◆ **Problem to work on**: Write out the complete material exactly as it stands.

---

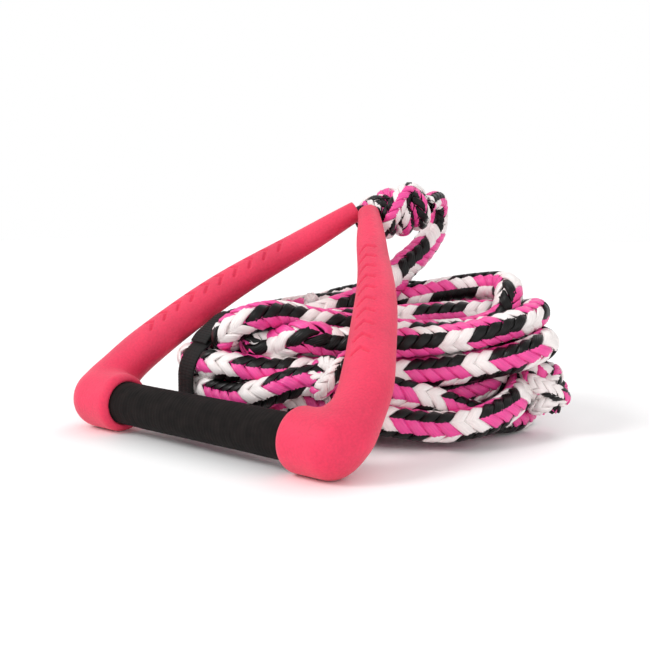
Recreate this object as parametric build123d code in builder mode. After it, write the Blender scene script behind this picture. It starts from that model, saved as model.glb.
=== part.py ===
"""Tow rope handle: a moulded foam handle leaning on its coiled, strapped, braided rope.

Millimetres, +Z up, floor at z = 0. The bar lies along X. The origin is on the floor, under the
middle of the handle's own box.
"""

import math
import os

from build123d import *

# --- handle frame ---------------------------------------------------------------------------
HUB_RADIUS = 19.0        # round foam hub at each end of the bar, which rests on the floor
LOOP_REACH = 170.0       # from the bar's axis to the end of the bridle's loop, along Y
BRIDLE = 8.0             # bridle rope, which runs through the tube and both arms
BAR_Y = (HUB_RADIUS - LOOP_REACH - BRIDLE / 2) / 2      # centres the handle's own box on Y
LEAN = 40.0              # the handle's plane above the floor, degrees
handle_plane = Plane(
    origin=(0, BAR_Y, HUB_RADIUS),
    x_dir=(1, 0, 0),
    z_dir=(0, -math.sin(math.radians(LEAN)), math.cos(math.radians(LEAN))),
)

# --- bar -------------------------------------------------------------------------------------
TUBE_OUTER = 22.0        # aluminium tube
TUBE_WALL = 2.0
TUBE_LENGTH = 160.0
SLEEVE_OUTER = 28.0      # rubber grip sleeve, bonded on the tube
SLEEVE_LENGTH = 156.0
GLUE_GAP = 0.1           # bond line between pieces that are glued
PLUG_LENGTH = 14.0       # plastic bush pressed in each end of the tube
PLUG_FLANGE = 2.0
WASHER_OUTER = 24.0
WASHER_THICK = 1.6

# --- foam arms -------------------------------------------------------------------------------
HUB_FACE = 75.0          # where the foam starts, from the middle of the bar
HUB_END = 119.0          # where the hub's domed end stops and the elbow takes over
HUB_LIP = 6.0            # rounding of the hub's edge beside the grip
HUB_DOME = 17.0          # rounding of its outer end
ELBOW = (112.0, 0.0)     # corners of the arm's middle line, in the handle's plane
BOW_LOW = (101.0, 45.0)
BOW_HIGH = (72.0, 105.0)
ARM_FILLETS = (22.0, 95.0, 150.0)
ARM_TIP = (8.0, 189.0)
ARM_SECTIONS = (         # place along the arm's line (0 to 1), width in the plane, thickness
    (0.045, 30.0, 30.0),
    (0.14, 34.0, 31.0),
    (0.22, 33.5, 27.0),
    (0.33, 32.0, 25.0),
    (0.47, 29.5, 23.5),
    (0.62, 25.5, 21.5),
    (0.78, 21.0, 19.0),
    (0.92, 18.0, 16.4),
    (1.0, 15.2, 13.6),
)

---

◆ **Solution to this exercise**:
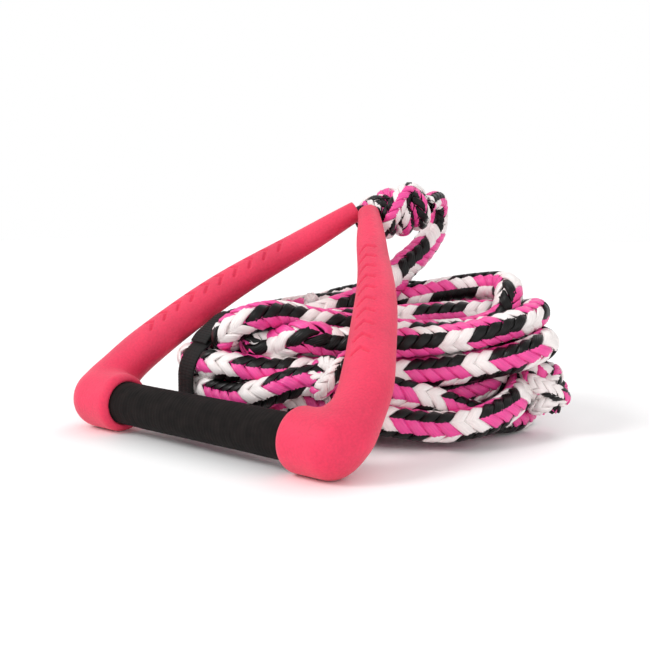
Recreate this object as parametric build123d code in builder mode. After it, write the Blender scene script behind this picture. It starts from that model, saved as model.glb.
=== part.py ===
"""Tow rope handle: a moulded foam handle leaning on its coiled, strapped, braided rope.

Millimetres, +Z up, floor at z = 0. The bar lies along X. The origin is on the floor, under the
middle of the handle's own box.
"""

import math
import os

from build123d import *

# --- handle frame ---------------------------------------------------------------------------
HUB_RADIUS = 19.0        # round foam hub at each end of the bar, which rests on the floor
LOOP_REACH = 170.0       # from the bar's axis to the end of the bridle's loop, along Y
BRIDLE = 8.0             # bridle rope, which runs through the tube and both arms
BAR_Y = (HUB_RADIUS - LOOP_REACH - BRIDLE / 2) / 2      # centres the handle's own box on Y
LEAN = 40.0              # the handle's plane above the floor, degrees
handle_plane = Plane(
    origin=(0, BAR_Y, HUB_RADIUS),
    x_dir=(1, 0, 0),
    z_dir=(0, -math.sin(math.radians(LEAN)), math.cos(math.radians(LEAN))),
)

# --- bar -------------------------------------------------------------------------------------
TUBE_OUTER = 22.0        # aluminium tube
TUBE_WALL = 2.0
TUBE_LENGTH = 160.0
SLEEVE_OUTER = 28.0      # rubber grip sleeve, bonded on the tube
SLEEVE_LENGTH = 156.0
GLUE_GAP = 0.1           # bond line between pieces that are glued
PLUG_LENGTH = 14.0       # plastic bush pressed in each end of the tube
PLUG_FLANGE = 2.0
WASHER_OUTER = 24.0
WASHER_THICK = 1.6

# --- foam arms -------------------------------------------------------------------------------
HUB_FACE = 75.0          # where the foam starts, from the middle of the bar
HUB_END = 119.0          # where the hub's domed end stops and the elbow takes over
HUB_LIP = 6.0            # rounding of the hub's edge beside the grip
HUB_DOME = 17.0          # rounding of its outer end
ELBOW = (112.0, 0.0)     # corners of the arm's middle line, in the handle's plane
BOW_LOW = (101.0, 45.0)
BOW_HIGH = (72.0, 105.0)
ARM_FILLETS = (22.0, 95.0, 150.0)
ARM_TIP = (8.0, 189.0)
ARM_SECTIONS = (         # place along the arm's line (0 to 1), width in the plane, thickness
    (0.045, 30.0, 30.0),
    (0.14, 34.0, 31.0),
    (0.22, 33.5, 27.0),
    (0.33, 32.0, 25.0),
    (0.47, 29.5, 23.5),
    (0.62, 25.5, 21.5),
    (0.78, 21.0, 19.0),
    (0.92, 18.0, 16.4),
    (1.0, 15.2, 13.6),
)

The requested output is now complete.